The values xxxyyy1000000000 are all illegal. If enountered, players should treat them in the same manner as $00 $00 (the default value).

The value $xx $ff is not illegal, but it would give a false synch value within an mp3 file. The problems this may cause should be investigated, and a solution (e.g. unsychronisation) sought. Maybe this is a use for negative zero?

Peak amplitude data format

Scanning the file for the peak amplitude can be a time-consuming process. Therefore, it's helpful if this single value is stored within the file header. This can be used to check if the required replay gain adjustment will cause the file to clip.

Data Format

The maximum peak amplitude (a single value) should be stored as a 32-bit floating point number, where 1=digital full scale.

Uncompressed Files

Simply store the maximum absolute sample value held in the file (on any channel).
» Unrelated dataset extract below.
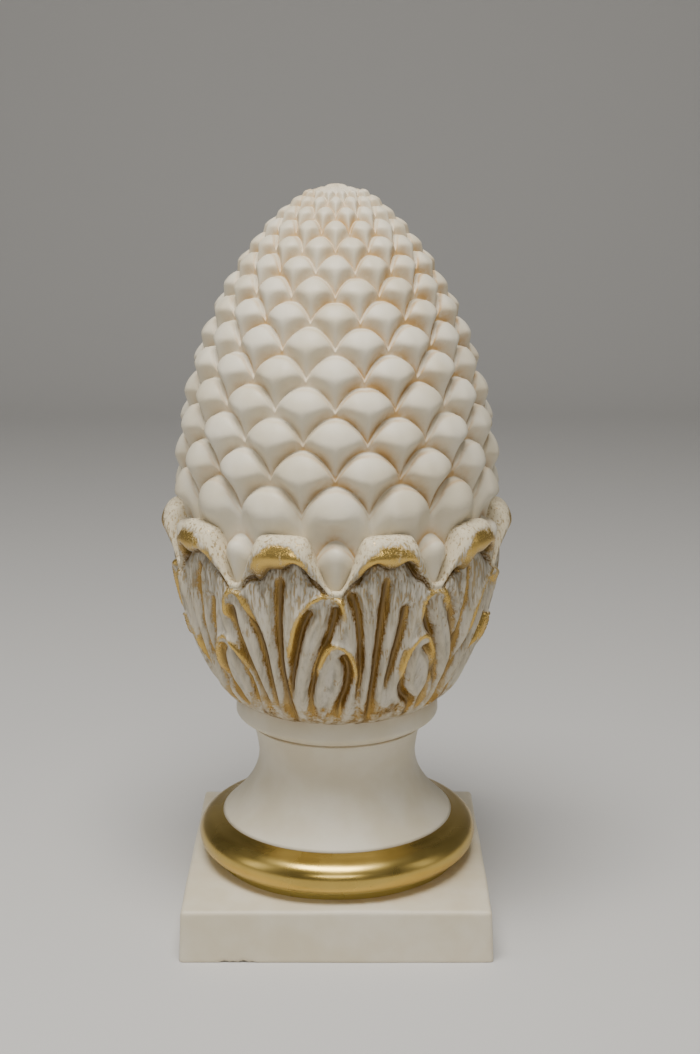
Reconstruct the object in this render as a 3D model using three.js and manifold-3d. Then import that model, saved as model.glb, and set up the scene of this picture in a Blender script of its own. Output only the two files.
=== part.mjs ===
// Artichoke finial, cast in one piece: a square plinth, a gilded ring, a
// waisted neck with a collar, a cup of ten curled acanthus leaves and a tall
// cone of overlapping scales. Millimetres, +Z up, front towards -Y.

import * as THREE from 'three';
import { mergeVertices } from 'three/addons/utils/BufferGeometryUtils.js';
import Module from 'manifold-3d';

const wasm = await Module();
wasm.setup();

// Plinth
const plinthWidth = 168;
const plinthHeight = 29.5;
const plinthEdgeRadius = 2.2;

// Ring, with the low fillet that it stands on
const ringDiameter = 158.2;
const ringWidth = 22.6;
const ringThickness = 20;
const ringFootDiameter = 139;
const ringFootHeight = 3.5;

// Waisted neck
const neckEdgeHeight = 1.7;
const neckHeight = 53;
const neckFootDiameter = 131;
const waistDiameter = 88.8;
const neckTopDiameter = 95;
const waistShare = 0.67;

// Collar under the leaves
const collarHeight = 20;
const collarDiameter = 114;
const filletHeight = 2;
const filletOverhang = 1.6;

// Cup of leaves
const leafCount = 10;
const cupHeight = 111;
const cupDiameter = 181;
const cupFootDiameter = 99;
const cupSink = 6.7;
const lipReach = 6.6;
const lipRadius = 6.5;
const lipSlope = 4.5;
const leafRelief = 4;

// Cone of scales
const scalesPerRow = 15;
const scaleRows = 14;
const coneHeight = 177;
const coneDiameter = 181.8;
const coneDrop = 2.4;
const coneSeatDepth = 44;
const scaleRelief = 7.5;

const bodyColour = 0xe9e2d0;
const smallestDetail = 0.05;

// Levels, stacked from the floor up.
const ringCentreRadius = (ringDiameter - ringWidth) / 2;
const ringCentreZ = plinthHeight + ringFootHeight + ringThickness / 2;
const ringTopZ = ringCentreZ + ringThickness / 2;
const neckFootZ = ringTopZ + neckEdgeHeight;
const waistZ = neckFootZ + neckHeight * waistShare;
const collarZ = neckFootZ + neckHeight;
const cupFootZ = collarZ + collarHeight - cupSink;
const leafTipZ = cupFootZ + cupHeight;
const widestZ = leafTipZ - coneDrop;
const coneTopZ = widestZ + coneHeight;

// Angles are measured from the front, anticlockwise seen from above.
function around(radius, angle, z) {
  return new THREE.Vector3(radius * Math.sin(angle), -radius * Math.cos(angle), z);
}

// How far an angle is from the nearest of `count` evenly spaced centres:
// 0 on a centre and 1 halfway to the next.
function fromCentre(angle, count, turn = 0) {
  const steps = (angle / (2 * Math.PI)) * count - turn;
  return 2 * Math.abs(steps - Math.round(steps));
}

function mix(a, b, share) {
  return a + (b - a) * share;
}

function smooth(low, high, value) {
  const share = Math.min(1, Math.max(0, (value - low) / (high - low)));
  return share * share * (3 - 2 * share);
}

// A closed body with a free wall: rings of points from a lower pole to an
// upper pole. place(angle, ring) answers [radius, height].
function carvedBody(columns, rings, place, lowZ, highZ) {
  const points = [new THREE.Vector3(0, 0, lowZ)];
  for (let ring = 0; ring < rings; ring += 1) {
    for (let column = 0; column < columns; column += 1) {
      const angle = (2 * Math.PI * column) / columns;
      const [radius, z] = place(angle, ring);
      points.push(around(radius, angle, z));
    }
  }
  points.push(new THREE.Vector3(0, 0, highZ));

  const at = (ring, column) => 1 + ring * columns + (column % columns);
  const index = [];
  for (let column = 0; column < columns; column += 1) {
    index.push(0, at(0, column + 1), at(0, column));
    for (let ring = 0; ring < rings - 1; ring += 1) {
      const lower = at(ring, column);
      const lowerNext = at(ring, column + 1);
      const upper = at(ring + 1, column);
      const upperNext = at(ring + 1, column + 1);
      index.push(lower, lowerNext, upperNext, lower, upperNext, upper);
    }
    index.push(at(rings - 1, column), at(rings - 1, column + 1), points.length - 1);
  }
  const geometry = new THREE.BufferGeometry().setFromPoints(points);
  geometry.setIndex(index);
  return geometry;
}

// Outline of the cone through the crests of its scales: full at the cup,
// then drawn in to a rounded tip.
const coneFullness = 0.625;
const tipExtension = 1.014;

function coneOutline(z) {
  const share = (z - widestZ) / (coneHeight * tipExtension);
  if (share < 0) {
    return (coneDiameter / 2) * (1 - 0.35 * share * share);
  }
  return (coneDiameter / 2) * (1 - Math.min(1, share) ** 2) ** coneFullness;
}

// Height of row number `row`, whole at the corners of its scales. The rows
// draw closer together towards the tip.
const firstRowZ = widestZ + 0.089 * coneHeight;
const lastRowZ = coneTopZ - 1.7;
const rowGathering = 1.69;

function rowZ(row) {
  const share = (scaleRows + 1 - row) / scaleRows;
  return lastRowZ - (lastRowZ - firstRowZ) * share ** rowGathering;
}

// Every other row is turned by half a scale, the first one faces the front.
function acrossScale(row, angle) {
  return fromCentre(angle, scalesPerRow, row % 2 === 1 ? 0 : 0.5);
}

// Upper edge of a row of scales, in rows: an arch over every scale.
const archRise = 0.8;
const fillerWidth = 0.42;

function archLine(row, angle) {
  if (row < 1) {
    const across = fromCentre(angle, leafCount) / fillerWidth;
    return mix(-0.25, 0.34, Math.max(0, 1 - across * across));
  }
  const across = acrossScale(row, angle);
  return row + archRise * (1 - across ** 1.8);
}

// How far the surface of a scale lies behind the outline. `up` runs from its
// point, 0, over the crest to the edge of its arch, 1.
const crestShare = 0.5;

function scaleDepth(across, up) {
  const crest = 0.9 * across ** 2.2;
  if (up < crestShare) {
    return mix(1, crest, up / crestShare);
  }
  const back = (up - crestShare) / (1 - crestShare);
  return mix(crest, Math.max(crest, 0.5), back * back);
}

// A point of the carved cone, from its row, the share up its scale and angle.
function conePoint(row, up, angle) {
  const seam = 0.05;
  const low = row < 1 ? -1.7 : archLine(row - 1, angle) + seam;
  const high = archLine(row, angle);
  const z = rowZ(mix(low, high, up));
  const radius = coneOutline(z);
  const slopeStep = 0.5;
  const slope = (coneOutline(z + slopeStep) - coneOutline(z - slopeStep)) / (2 * slopeStep);
  const relief = scaleRelief * (0.1 + 0.9 * (2 * radius) / coneDiameter);
  const across = row < 1 ? fromCentre(angle, leafCount) / fillerWidth : acrossScale(row, angle);
  const depth = relief * scaleDepth(Math.min(1, across), up);
  const lean = Math.hypot(1, slope);
  return [radius - depth / lean, z + (depth * slope) / lean];
}

function makeCone() {
  const columns = 4 * scalesPerRow;
  const steps = [0, crestShare, 1];
  const rings = steps.length * (scaleRows + 1);
  const place = (angle, ring) => {
    const row = Math.floor(ring / steps.length);
    return conePoint(row, steps[ring % steps.length], angle);
  };
  return carvedBody(columns, rings, place, leafTipZ - coneSeatDepth, coneTopZ);
}

// Outline of the cup under its leaves, full a little below their tips.
const swellShare = 0.94;

function cupOutline(z) {
  const share = Math.min(1, Math.max(0, (z - cupFootZ) / (swellShare * cupHeight)));
  const swell = (1 - (1 - share) ** 2) ** 0.64;
  return mix(cupFootDiameter, cupDiameter, swell) / 2;
}

// The leaf's head is full in its middle and falls away to the gap. `across`
// is 0 on the midrib and 1 in the middle of the gap.
const headWidth = 0.62;
const gapDepth = 22;

function headFullness(across) {
  return 1 - smooth(headWidth - 0.24, headWidth + 0.2, across);
}

function leafTopZ(across) {
  const flank = smooth(headWidth - 0.18, headWidth + 0.3, across);
  return leafTipZ - gapDepth * flank ** 1.1;
}

// Carving of the cup: a groove on the midrib, fluted stems that taper
// downwards, and a smaller leaf standing in every gap.
function leafDepth(across, up) {
  const stemEdge = mix(0.3, headWidth, up);
  const groove = Math.exp(-((across / 0.11) ** 2)) * smooth(0.1, 0.35, up);
  const valley = Math.exp(-(((across - stemEdge) / 0.12) ** 2)) * smooth(0.02, 0.3, up);
  const gapGroove = Math.exp(-(((across - 1) / 0.1) ** 2)) * smooth(0.2, 0.6, up);
  const hollow = headFullness(across) * smooth(0.72, 1, up);
  return leafRelief * (0.8 * groove + 0.9 * valley + 0.5 * gapGroove + 1.1 * hollow);
}

// Wall of one column of the cup, from its foot up the leaf, around the
// curled lip and back into the body.
const wallSteps = 7;
const lipTurns = [-100, -45, 0, 60, 140];

function cupPoint(angle, ring) {
  const across = fromCentre(angle, leafCount, 0.5);
  const fullness = headFullness(across);
  const radius = mix(1.6, lipRadius, fullness);
  const topZ = leafTopZ(across);
  const centreZ = topZ - radius;
  const centreRadius = cupOutline(centreZ) + mix(-1, lipReach, fullness) - radius;
  if (ring < wallSteps) {
    const up = ring / wallSteps;
    const z = mix(cupFootZ, centreZ - radius - 1, up);
    return [cupOutline(z) - leafDepth(across, up), z];
  }
  const turn = THREE.MathUtils.degToRad(lipTurns[Math.min(ring - wallSteps, lipTurns.length - 1)]);
  const back = lipSlope * fullness * Math.max(0, -Math.cos(turn));
  return [centreRadius + radius * Math.cos(turn), centreZ + radius * Math.sin(turn) + back];
}

function makeCup() {
  const columns = 8 * leafCount;
  const rings = wallSteps + lipTurns.length;
  return carvedBody(columns, rings, cupPoint, cupFootZ, leafTipZ - gapDepth);
}

// Ring, waisted neck and collar, turned about the axis.
function makeFoot() {
  const profile = new THREE.Path();
  const rootZ = plinthHeight / 2;
  const underRing = -Math.acos((ringFootDiameter / 2 - ringCentreRadius) / (ringWidth / 2));
  profile.moveTo(0, rootZ);
  profile.lineTo(ringFootDiameter / 2, rootZ);
  profile.absellipse(
    ringCentreRadius, ringCentreZ, ringWidth / 2, ringThickness / 2, underRing, Math.PI / 2,
  );
  profile.lineTo(neckFootDiameter / 2, ringTopZ);
  profile.lineTo(neckFootDiameter / 2, neckFootZ);
  const points = profile.getPoints(3);

  const neckSteps = 4;
  for (let step = 1; step <= neckSteps; step += 1) {
    const down = 1 - step / neckSteps;
    const radius = mix(waistDiameter, neckFootDiameter, down ** 1.93) / 2;
    points.push(new THREE.Vector2(radius, mix(waistZ, neckFootZ, down)));
  }
  const upperSteps = 2;
  for (let step = 1; step <= upperSteps; step += 1) {
    const up = step / upperSteps;
    const radius = mix(waistDiameter, neckTopDiameter, up ** 1.6) / 2;
    points.push(new THREE.Vector2(radius, mix(waistZ, collarZ, up)));
  }
  const filletRadius = neckTopDiameter / 2 + filletOverhang;
  points.push(new THREE.Vector2(filletRadius, collarZ + filletHeight / 2));
  const sweepSteps = 4;
  for (let step = 0; step <= sweepSteps; step += 1) {
    const up = step / sweepSteps;
    const radius = mix(filletRadius, collarDiameter / 2, Math.sin((up * Math.PI) / 2));
    points.push(new THREE.Vector2(radius, mix(collarZ + filletHeight, collarZ + collarHeight * 0.42, up)));
  }
  points.push(new THREE.Vector2(collarDiameter / 2 - 0.4, collarZ + collarHeight * 0.8));
  points.push(new THREE.Vector2(collarDiameter / 2 - 3, collarZ + collarHeight));
  points.push(new THREE.Vector2(0, collarZ + collarHeight));
  return new THREE.LatheGeometry(points, 32).rotateX(Math.PI / 2);
}

// A square slab with softly rounded edges.
function makePlinth() {
  const half = plinthWidth / 2;
  const soft = plinthEdgeRadius;
  const outline = new THREE.Shape();
  outline.absarc(half - 2 * soft, half - 2 * soft, soft, 0, Math.PI / 2);
  outline.absarc(-half + 2 * soft, half - 2 * soft, soft, Math.PI / 2, Math.PI);
  outline.absarc(-half + 2 * soft, -half + 2 * soft, soft, Math.PI, 1.5 * Math.PI);
  outline.absarc(half - 2 * soft, -half + 2 * soft, soft, 1.5 * Math.PI, 2 * Math.PI);
  outline.closePath();
  return new THREE.ExtrudeGeometry(outline, {
    depth: plinthHeight - 2 * soft,
    bevelThickness: soft,
    bevelSize: soft,
    bevelSegments: 3,
    curveSegments: 2,
  }).translate(0, 0, soft);
}

function toSolid(geometry) {
  const bare = geometry.clone();
  bare.deleteAttribute('normal');
  bare.deleteAttribute('uv');
  const welded = mergeVertices(bare, 1e-4);
  return new wasm.Manifold(new wasm.Mesh({
    numProp: 3,
    vertProperties: new Float32Array(welded.attributes.position.array),
    triVerts: new Uint32Array(welded.index.array),
  }));
}

function toGeometry(solid) {
  const mesh = solid.getMesh();
  const geometry = new THREE.BufferGeometry();
  geometry.setAttribute('position', new THREE.BufferAttribute(mesh.vertProperties, 3));
  geometry.setIndex(new THREE.BufferAttribute(mesh.triVerts, 1));
  return geometry;
}

function makeFinial() {
  const solid = [makePlinth(), makeFoot(), makeCup(), makeCone()]
    .map(toSolid)
    .reduce((whole, stage) => whole.add(stage))
    .simplify(smallestDetail);
  const material = new THREE.MeshStandardMaterial({
    color: bodyColour,
    roughness: 0.5,
    metalness: 0,
  });
  const mesh = new THREE.Mesh(toGeometry(solid), material);
  mesh.name = 'artichoke_finial';
  return mesh;
}

const finial = new THREE.Group();
finial.name = 'finial';
finial.add(makeFinial());

export default finial;
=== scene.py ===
"""Artichoke finial: plinth, gilded ring, neck, cup of leaves and cone of scales."""

import math

import bmesh
import bpy
import numpy as np
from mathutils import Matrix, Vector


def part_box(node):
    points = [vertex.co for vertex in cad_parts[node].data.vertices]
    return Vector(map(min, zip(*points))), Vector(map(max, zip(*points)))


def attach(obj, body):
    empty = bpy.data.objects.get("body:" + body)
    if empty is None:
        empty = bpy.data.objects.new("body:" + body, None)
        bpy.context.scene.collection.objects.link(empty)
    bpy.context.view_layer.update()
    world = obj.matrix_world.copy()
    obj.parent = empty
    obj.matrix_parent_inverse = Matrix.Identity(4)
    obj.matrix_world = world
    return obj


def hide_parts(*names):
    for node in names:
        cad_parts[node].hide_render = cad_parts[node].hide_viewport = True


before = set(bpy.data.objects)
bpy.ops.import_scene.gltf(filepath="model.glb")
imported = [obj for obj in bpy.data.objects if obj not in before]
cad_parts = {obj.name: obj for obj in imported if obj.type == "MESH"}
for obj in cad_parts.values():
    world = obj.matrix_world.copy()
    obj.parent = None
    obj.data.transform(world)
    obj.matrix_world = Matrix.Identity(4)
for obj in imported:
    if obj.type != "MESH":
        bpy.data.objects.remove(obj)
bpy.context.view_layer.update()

NODE = "artichoke_finial"

# Sizes in millimetres, as the casting is built from the floor up.
PLINTH_WIDTH = 168.0
PLINTH_HEIGHT = 29.5
PLINTH_EDGE = 2.2

RING_DIAMETER = 158.2
RING_WIDTH = 22.6
RING_THICKNESS = 20.0
RING_FOOT_DIAMETER = 139.0
RING_FOOT_HEIGHT = 3.5

NECK_EDGE_HEIGHT = 1.7
NECK_HEIGHT = 53.0
NECK_FOOT_DIAMETER = 131.0
WAIST_DIAMETER = 88.8
NECK_TOP_DIAMETER = 95.0
WAIST_SHARE = 0.67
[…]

The single sample value should be converted to a 32-bit float, such that digital full scale is equivalent to a value of 1.

Compressed files

Compressed audio does not exist as a waveform until it is decoded. Unfortunately, psychoacoustic coding of a heavily limited file can lead to sample values larger than digital full scale upon decoding. However, it is likely that such values will be brought back within range after scaling by the replay level. Even so, it is necessary to store the peak value of a compressed file as a 32-bit floating-point representation, where +/-1 represent digital full scale, and values outside this range would usually clip.

Implementation

For uncompressed files, the maximum values must be found and stored. For compressed files, the files must be decoded using a fully compliant decoder that allows peak overflows (i.e. has headroom), and the maximum value stored.